The subject of continuous assessment
- NEP 2020 and continuous assessment: Addressing the reduction in the number of possible assessments is important because NEP 2020 lays emphasis on continuous assessment.
- In this system, the final grade can be aggregated from three or four assessment components spread over the semester.
- Benefits of continuous assessment: Such a system provides an opportunity to design a mix of low and high stakes assessments, incentivising continuous effort and learning, rather than cramming up before one or two examinations.
- Flexibility for faculty: Continuous assessment allows considerable flexibility for faculty to tailor assessment frequency and type to meet the learning outcomes of their courses.
- Feedback loop: It is also a way to receive continuous feedback for faculty to adjust teaching strategy and for students to adjust self-study strategies.
- Extra classroom hours for Indian teachers: The extra eight-hour a week in the classroom for Indian teachers seats into the time available for research, course revisions, development of new courses, and cross-disciplinary collaborations.
- This negatively affects the quality and currentness of teaching.
Comparison of Teaching Load in India vs.
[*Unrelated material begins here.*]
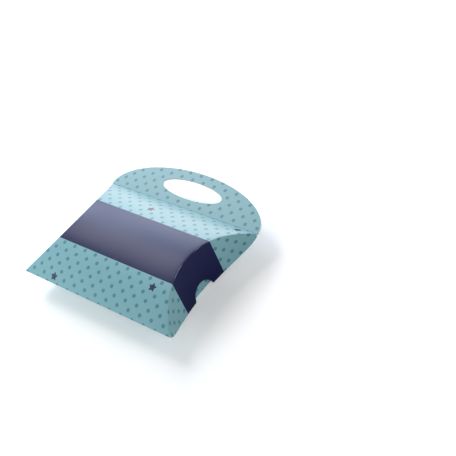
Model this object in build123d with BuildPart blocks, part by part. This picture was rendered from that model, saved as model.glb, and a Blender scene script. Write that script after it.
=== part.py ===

EU/North America
- Teaching load in EU and North American universities: The classroom time of two to three hours a course a week in the EU and North American universities, with a total teaching load of two to three courses a semester brings the average weekly classroom teaching load of a typical university teacher in these countries to nine hours.
- Teaching load in Indian Universities: In contrast to this, an average Indian faculty is expected to teach 14-16 hours a week, with time spent in the classroom varying from eight-16 hours depending on how flexible the institutional administration is in interpreting University Grants Commission guidelines.
The centres of learning
- Role of teachers: Teaching a course as per the vision of the NEP 2020 includes:
- Designing the course.
- Selection of reading materials.
- Development and administration of assessments.
- Grading.
- Contrast with earlier model: This is in complete contrast to the earlier model where teachers were responsible mostly for classroom lectures with assessment and grading taken care of centrally by the affiliating university.
- Elite central universities and institutes: The elite central universities, Indian Institutes of Technology (IITs), and the Indian Institutes of Management (IIMs) could be an exception to this, with possibly fewer than eight hours a week in classroom teaching per faculty along with substantially higher resources.
- Bulk of teaching and learning: It is important to note that the bulk of teaching and learning in India happens in public universities and colleges, and not in these elite institutions.
Conclusion
Thus, to realise the vision of the NEP 2020 fully, a serious reconsideration of the number of courses and classroom time a course in the new four-year undergraduate programmes across India is necessary. Doing so will improve the teaching and learning outcomes for Indian students putting them on a par with their global counterparts. It will also get students out of the habit of rote learning, improve their self-learning skills, and ensure their readiness for further higher-level educational pursuits.